The request: The data below holds the lines to copy: everything from the line containing "flange turned over" to the line containing "imported = [obj", both ends included, set down exactly.

Items from a dataset:
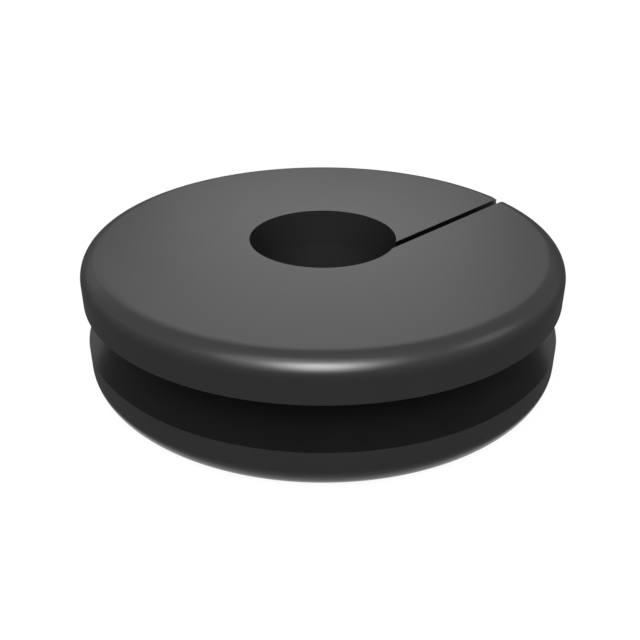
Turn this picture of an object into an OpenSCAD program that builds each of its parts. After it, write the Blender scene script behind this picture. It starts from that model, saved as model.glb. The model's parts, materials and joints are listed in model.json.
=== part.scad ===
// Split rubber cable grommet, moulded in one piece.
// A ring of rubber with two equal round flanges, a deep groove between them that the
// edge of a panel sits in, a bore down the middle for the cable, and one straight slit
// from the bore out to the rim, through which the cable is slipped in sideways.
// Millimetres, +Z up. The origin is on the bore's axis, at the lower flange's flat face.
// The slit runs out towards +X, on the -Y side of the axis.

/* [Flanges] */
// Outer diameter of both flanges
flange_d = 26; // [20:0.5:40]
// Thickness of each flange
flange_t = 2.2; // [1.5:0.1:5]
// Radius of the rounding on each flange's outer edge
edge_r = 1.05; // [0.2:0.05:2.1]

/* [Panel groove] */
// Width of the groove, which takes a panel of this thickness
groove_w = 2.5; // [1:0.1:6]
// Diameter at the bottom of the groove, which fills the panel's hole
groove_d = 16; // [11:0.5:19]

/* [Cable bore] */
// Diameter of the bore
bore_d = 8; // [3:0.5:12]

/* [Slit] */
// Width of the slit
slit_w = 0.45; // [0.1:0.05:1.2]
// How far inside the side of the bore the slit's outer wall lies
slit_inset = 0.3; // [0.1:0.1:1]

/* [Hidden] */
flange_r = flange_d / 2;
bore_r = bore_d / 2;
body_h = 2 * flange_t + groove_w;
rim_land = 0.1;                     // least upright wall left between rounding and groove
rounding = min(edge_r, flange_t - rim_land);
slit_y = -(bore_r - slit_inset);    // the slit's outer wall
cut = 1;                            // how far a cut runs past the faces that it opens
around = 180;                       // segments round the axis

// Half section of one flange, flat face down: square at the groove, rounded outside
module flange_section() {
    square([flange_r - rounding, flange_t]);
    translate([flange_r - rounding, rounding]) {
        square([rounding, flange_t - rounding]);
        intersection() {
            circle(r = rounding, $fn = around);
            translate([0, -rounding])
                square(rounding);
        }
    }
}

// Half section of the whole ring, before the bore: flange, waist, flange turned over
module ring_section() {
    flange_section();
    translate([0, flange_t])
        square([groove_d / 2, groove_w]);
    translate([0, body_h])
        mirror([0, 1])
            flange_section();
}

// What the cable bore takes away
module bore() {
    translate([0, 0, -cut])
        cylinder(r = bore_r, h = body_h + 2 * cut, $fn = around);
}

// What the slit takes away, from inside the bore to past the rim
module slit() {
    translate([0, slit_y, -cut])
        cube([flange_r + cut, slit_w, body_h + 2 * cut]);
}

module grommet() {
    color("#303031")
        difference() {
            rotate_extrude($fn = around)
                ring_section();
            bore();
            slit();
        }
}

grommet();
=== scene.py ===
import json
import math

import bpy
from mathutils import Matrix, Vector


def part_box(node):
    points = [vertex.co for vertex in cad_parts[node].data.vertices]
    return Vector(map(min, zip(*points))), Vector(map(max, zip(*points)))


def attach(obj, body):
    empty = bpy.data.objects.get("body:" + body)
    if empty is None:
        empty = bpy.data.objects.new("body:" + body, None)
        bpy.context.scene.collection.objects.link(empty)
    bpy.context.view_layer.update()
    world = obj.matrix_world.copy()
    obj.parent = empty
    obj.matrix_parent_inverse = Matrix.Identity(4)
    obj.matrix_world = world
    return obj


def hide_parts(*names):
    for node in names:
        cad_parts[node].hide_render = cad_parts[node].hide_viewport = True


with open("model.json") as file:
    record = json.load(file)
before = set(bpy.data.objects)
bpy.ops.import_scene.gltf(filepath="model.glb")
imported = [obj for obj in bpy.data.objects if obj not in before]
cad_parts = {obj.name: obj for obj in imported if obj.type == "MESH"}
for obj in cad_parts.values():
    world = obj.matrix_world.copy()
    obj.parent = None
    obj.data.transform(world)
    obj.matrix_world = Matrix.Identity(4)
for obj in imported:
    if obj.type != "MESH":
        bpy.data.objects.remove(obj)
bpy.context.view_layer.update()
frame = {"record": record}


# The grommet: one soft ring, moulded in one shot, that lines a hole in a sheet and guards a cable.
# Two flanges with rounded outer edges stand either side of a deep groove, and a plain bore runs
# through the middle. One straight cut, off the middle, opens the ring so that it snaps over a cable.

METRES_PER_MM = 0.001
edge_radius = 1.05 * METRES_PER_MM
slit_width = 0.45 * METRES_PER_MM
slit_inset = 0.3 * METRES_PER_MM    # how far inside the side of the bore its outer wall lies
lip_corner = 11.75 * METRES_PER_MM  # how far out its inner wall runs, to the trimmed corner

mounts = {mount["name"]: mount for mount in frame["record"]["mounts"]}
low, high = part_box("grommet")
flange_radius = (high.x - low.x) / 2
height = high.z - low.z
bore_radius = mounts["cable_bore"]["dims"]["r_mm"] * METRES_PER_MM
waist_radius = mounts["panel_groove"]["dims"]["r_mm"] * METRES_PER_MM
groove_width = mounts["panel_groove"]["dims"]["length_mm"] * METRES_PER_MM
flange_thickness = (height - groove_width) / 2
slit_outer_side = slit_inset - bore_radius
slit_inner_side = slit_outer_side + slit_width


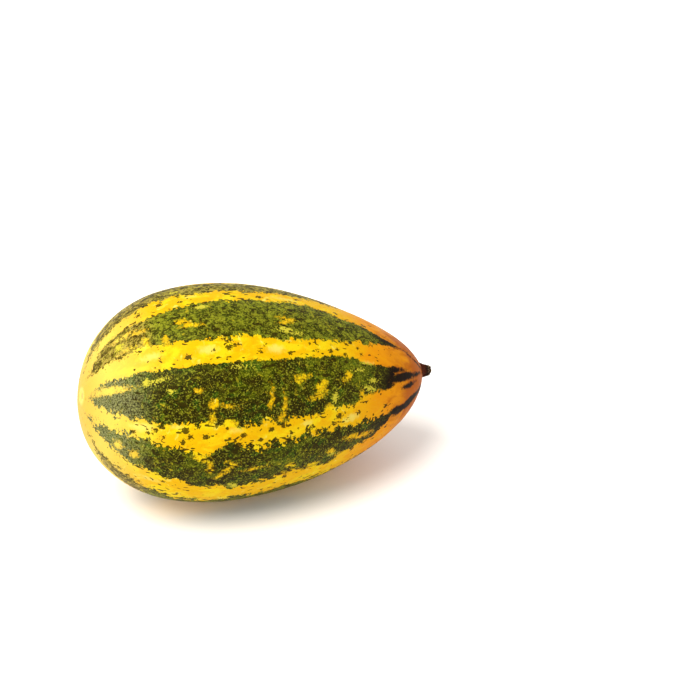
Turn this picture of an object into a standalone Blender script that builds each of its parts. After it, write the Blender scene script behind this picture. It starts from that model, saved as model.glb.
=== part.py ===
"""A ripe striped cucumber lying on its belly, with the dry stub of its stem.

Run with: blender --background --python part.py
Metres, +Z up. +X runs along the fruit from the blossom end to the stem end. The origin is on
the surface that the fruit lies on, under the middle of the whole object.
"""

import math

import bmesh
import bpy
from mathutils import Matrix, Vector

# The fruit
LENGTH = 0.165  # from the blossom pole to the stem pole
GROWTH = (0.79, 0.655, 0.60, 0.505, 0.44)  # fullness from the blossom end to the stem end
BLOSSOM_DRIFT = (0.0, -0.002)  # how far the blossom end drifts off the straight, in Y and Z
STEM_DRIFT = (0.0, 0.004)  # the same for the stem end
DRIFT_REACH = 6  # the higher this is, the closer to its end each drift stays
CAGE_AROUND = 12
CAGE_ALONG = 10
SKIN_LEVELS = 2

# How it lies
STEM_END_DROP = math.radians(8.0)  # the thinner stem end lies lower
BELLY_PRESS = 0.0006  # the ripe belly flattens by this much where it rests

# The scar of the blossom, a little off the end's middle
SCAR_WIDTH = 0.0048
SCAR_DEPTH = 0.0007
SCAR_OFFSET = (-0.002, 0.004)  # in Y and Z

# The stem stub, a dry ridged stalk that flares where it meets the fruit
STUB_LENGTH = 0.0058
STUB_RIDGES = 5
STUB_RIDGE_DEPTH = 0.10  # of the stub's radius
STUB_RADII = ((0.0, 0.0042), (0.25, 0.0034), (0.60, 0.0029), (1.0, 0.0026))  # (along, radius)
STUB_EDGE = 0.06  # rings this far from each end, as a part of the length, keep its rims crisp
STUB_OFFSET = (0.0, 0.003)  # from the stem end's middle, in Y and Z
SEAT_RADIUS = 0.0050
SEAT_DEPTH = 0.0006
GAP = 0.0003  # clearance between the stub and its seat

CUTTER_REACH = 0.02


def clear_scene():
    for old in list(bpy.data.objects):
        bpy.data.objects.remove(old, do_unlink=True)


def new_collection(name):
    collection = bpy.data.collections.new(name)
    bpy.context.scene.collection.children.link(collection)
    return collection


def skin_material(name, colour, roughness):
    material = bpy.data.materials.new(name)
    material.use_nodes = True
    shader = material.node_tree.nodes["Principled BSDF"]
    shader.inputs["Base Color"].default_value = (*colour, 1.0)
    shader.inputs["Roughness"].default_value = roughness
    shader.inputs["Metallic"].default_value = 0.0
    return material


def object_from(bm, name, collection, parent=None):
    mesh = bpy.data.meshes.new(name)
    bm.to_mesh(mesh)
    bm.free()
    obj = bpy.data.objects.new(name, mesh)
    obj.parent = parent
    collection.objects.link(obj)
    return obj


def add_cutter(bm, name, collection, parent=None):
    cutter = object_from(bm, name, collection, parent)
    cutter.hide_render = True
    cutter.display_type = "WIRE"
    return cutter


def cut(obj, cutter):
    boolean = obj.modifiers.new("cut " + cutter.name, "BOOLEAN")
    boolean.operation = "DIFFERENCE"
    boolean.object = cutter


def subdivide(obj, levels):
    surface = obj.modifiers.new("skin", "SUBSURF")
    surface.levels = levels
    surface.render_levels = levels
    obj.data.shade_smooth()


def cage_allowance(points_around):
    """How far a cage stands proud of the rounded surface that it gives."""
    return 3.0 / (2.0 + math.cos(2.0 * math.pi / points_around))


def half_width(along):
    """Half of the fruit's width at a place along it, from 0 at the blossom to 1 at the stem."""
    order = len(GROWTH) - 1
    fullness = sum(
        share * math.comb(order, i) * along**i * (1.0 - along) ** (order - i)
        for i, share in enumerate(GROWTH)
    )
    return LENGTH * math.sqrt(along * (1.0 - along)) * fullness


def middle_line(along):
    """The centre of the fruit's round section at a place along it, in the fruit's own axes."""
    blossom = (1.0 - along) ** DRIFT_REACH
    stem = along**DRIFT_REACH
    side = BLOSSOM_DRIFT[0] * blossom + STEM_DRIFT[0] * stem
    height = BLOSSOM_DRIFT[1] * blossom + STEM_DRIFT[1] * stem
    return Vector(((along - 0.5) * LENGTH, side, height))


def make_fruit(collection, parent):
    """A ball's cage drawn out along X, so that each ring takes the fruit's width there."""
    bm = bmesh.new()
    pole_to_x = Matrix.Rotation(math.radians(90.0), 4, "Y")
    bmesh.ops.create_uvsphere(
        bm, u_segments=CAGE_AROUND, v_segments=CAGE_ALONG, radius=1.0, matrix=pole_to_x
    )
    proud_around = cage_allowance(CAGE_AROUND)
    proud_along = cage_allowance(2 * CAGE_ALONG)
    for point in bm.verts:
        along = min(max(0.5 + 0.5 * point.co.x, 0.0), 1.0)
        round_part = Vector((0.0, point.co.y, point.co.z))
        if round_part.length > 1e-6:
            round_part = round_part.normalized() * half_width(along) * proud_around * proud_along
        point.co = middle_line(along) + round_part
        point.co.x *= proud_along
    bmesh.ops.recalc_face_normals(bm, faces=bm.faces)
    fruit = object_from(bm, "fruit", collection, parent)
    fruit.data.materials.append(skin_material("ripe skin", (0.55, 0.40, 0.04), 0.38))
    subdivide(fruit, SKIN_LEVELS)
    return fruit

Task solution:
// Half section of the whole ring, before the bore: flange, waist, flange turned over
module ring_section() {
    flange_section();
    translate([0, flange_t])
        square([groove_d / 2, groove_w]);
    translate([0, body_h])
        mirror([0, 1])
            flange_section();
}

// What the cable bore takes away
module bore() {
    translate([0, 0, -cut])
        cylinder(r = bore_r, h = body_h + 2 * cut, $fn = around);
}

// What the slit takes away, from inside the bore to past the rim
module slit() {
    translate([0, slit_y, -cut])
        cube([flange_r + cut, slit_w, body_h + 2 * cut]);
}

module grommet() {
    color("#303031")
        difference() {
            rotate_extrude($fn = around)
                ring_section();
            bore();
            slit();
        }
}

grommet();
=== scene.py ===
import json
import math

import bpy
from mathutils import Matrix, Vector


def part_box(node):
    points = [vertex.co for vertex in cad_parts[node].data.vertices]
    return Vector(map(min, zip(*points))), Vector(map(max, zip(*points)))


def attach(obj, body):
    empty = bpy.data.objects.get("body:" + body)
    if empty is None:
        empty = bpy.data.objects.new("body:" + body, None)
        bpy.context.scene.collection.objects.link(empty)
    bpy.context.view_layer.update()
    world = obj.matrix_world.copy()
    obj.parent = empty
    obj.matrix_parent_inverse = Matrix.Identity(4)
    obj.matrix_world = world
    return obj


def hide_parts(*names):
    for node in names:
        cad_parts[node].hide_render = cad_parts[node].hide_viewport = True


with open("model.json") as file:
    record = json.load(file)
before = set(bpy.data.objects)
bpy.ops.import_scene.gltf(filepath="model.glb")
imported = [obj for obj in bpy.data.objects if obj not in before]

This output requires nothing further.